**Information supplied:**
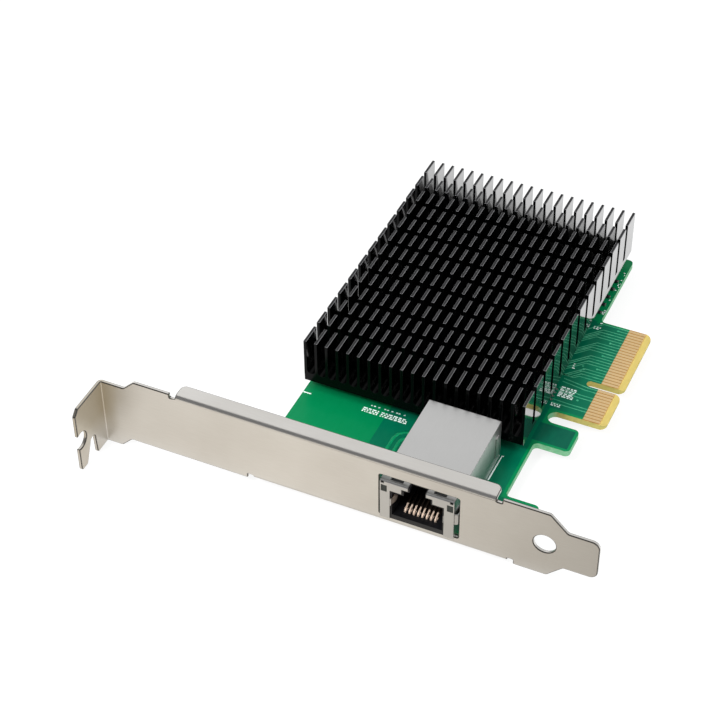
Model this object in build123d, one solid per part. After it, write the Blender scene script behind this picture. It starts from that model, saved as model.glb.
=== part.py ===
from build123d import *
import os

os.makedirs("parts", exist_ok=True)

# A low-profile network interface card. X runs along the bracket from the screw tab to the tongue,
# Y runs from the bracket's outer face into the computer, and Z rises from the board's component side.
# The origin is where the tab's outer face, the bracket's outer face and the component side meet.
# Every size is in millimetres.

# Bracket: one folded sheet of plated steel
sheet = 0.86                    # thickness of the sheet
bend_inside = 0.25              # inside radius of every fold
bracket_length = 120.02         # from the tab's outer face to the end of the tongue
plate_width = 18.42
plate_top = 15.83               # height of the plate's top edge
neck_drop = 2.75                # how far the neck by the tab is shifted below the plate
neck_top_length = 6.65          # where the neck's upper ramp starts
neck_bottom_length = 4.8        # where the neck's lower ramp starts
tongue_reach = 11.17            # from where the plate starts to narrow to the tongue's end
tongue_top = 11.75
tongue_width = 10.75
plate_corner_radius = 1.0
tongue_corner_radius = 1.9
bracket_hole_reach = 12.07      # from the hole's centre to the tongue's end
bracket_hole_z = 6.7
bracket_hole_radius = 2.52
relief_width = 1.4              # notch at each end of a flange, where the fold stops

# Screw tab, folded outwards
tab_depth = 11.43               # from the bracket's outer face to the tab's edge
tab_corner_cut = 1.5
screw_slot_depth = 10.2         # from the bracket's outer face to the slot's centre
screw_slot_z = 3.55
screw_slot_radius = 2.21
tab_leg_inner = 8.9             # the leg's inner bottom corner, from the bracket's outer face
tab_leg_lift = 0.45             # how much the leg stops short of the neck's bottom edge
tab_notch_radius = 1.05         # round root of the notch beside the leg
tab_notch_depth = 5.75          # from the bracket's outer face to the root's centre
tab_notch_z = -0.15
tab_notch_inner = 4.4           # the notch's bottom corner nearer the fold
tab_foot_radius = 0.6

# Flanges
top_flange_start = 20.0
top_flange_end = 96.7
top_flange_depth = 4.16
top_flange_corner = 1.4
board_flange_start = 38.8
board_flange_end = 99.8
board_flange_depth = 7.9
board_flange_corner = 1.5
bracket_screw_start = 43.0      # X of the first screw that holds the board
bracket_screw_spacing = 53.0
bracket_screw_y = 4.6
bracket_screw_radius = 1.5
screw_collar_radius = 2.35
screw_collar_height = 1.1
thread_gap = 0.05               # between a screw's shank and the thread around it
screw_play = 0.2                # between a screw's shank and a plain hole

# Port window in the plate
window_side_gap_low = 0.52      # beside the jack, on the tab's side
window_side_gap_high = 0.83     # beside the jack, on the tongue's side
window_sill = -0.15
window_head_gap = 0.68          # above the jack
window_radius = 0.5

# Circuit board
board_thickness = 1.57
board_left = 37.7
board_right = 93.15
board_front_gap = 0.34          # between the plate's inner face and the board
board_back_step = 0.05          # how far the heat sink's back stands past the board's
foot_right = 101.43             # also the outer side of the retention hook
foot_back = 16.0
hook_front = 34.35
hook_back = 41.95
board_corner_radius = 1.2
contact_edge_x = 106.26         # outer edge of the contact segments
key_centre_y = 57.92
key_width = 1.9
key_depth = 8.83
contact_pitch = 1.0
contact_count_front = 11        # between the slot and the key
contact_count_back = 21         # behind the key
contact_to_key = 0.55           # first contact's centre from the key's side
contact_to_end = 0.65           # last contact's centre from the segment's end
contact_width = 0.7
contact_start_x = 100.67
contact_end_x = 104.7
contact_thickness = 0.05
hook_slot_root = 93.0           # innermost reach of the round slot beside the hook
segment_corner_radius = 1.3
bevel_length = 1.3
bevel_depth = 0.45

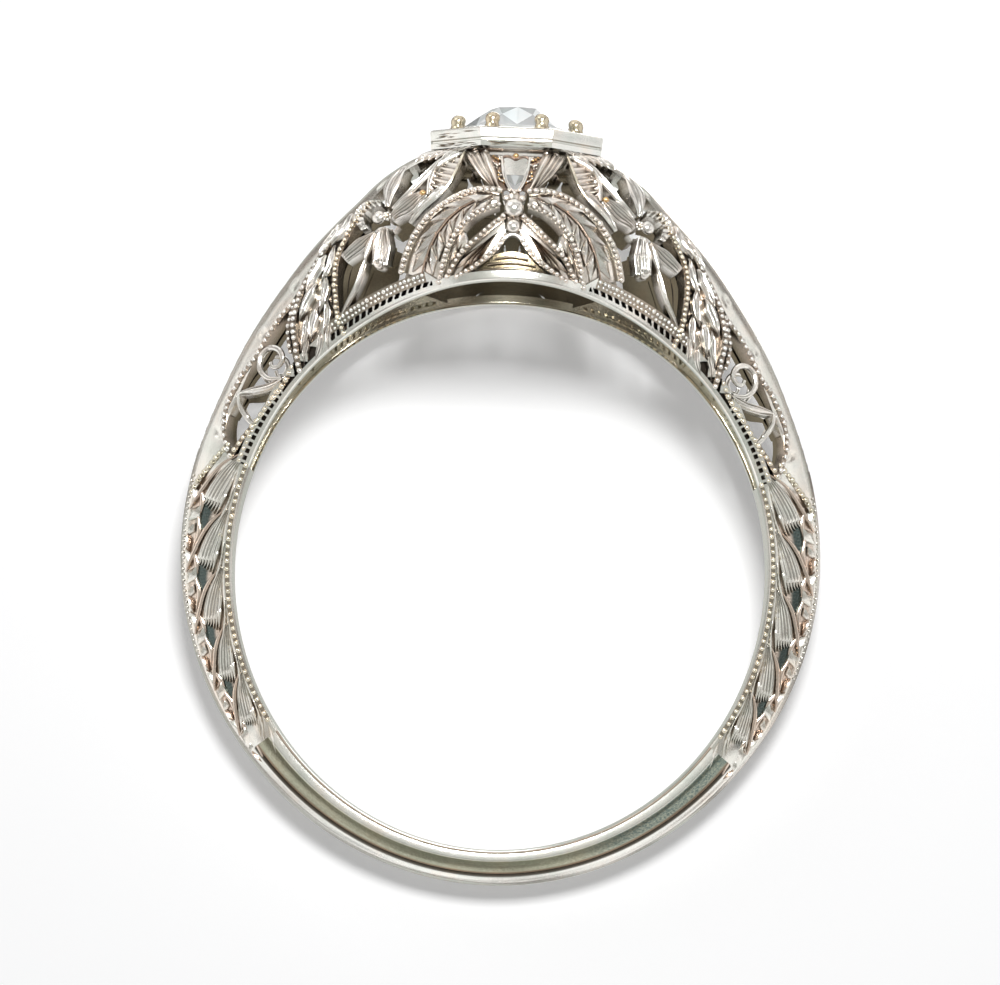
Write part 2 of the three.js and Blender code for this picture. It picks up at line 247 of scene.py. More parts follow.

**Task to carry out:**
Collect the lines of the records that include the string "scene".

**Finished exercise:**
Model this object in build123d, one solid per part. After it, write the Blender scene script behind this picture. It starts from that model, saved as model.glb.
Write part 2 of the three.js and Blender code for this picture. It picks up at line 247 of scene.py. More parts follow.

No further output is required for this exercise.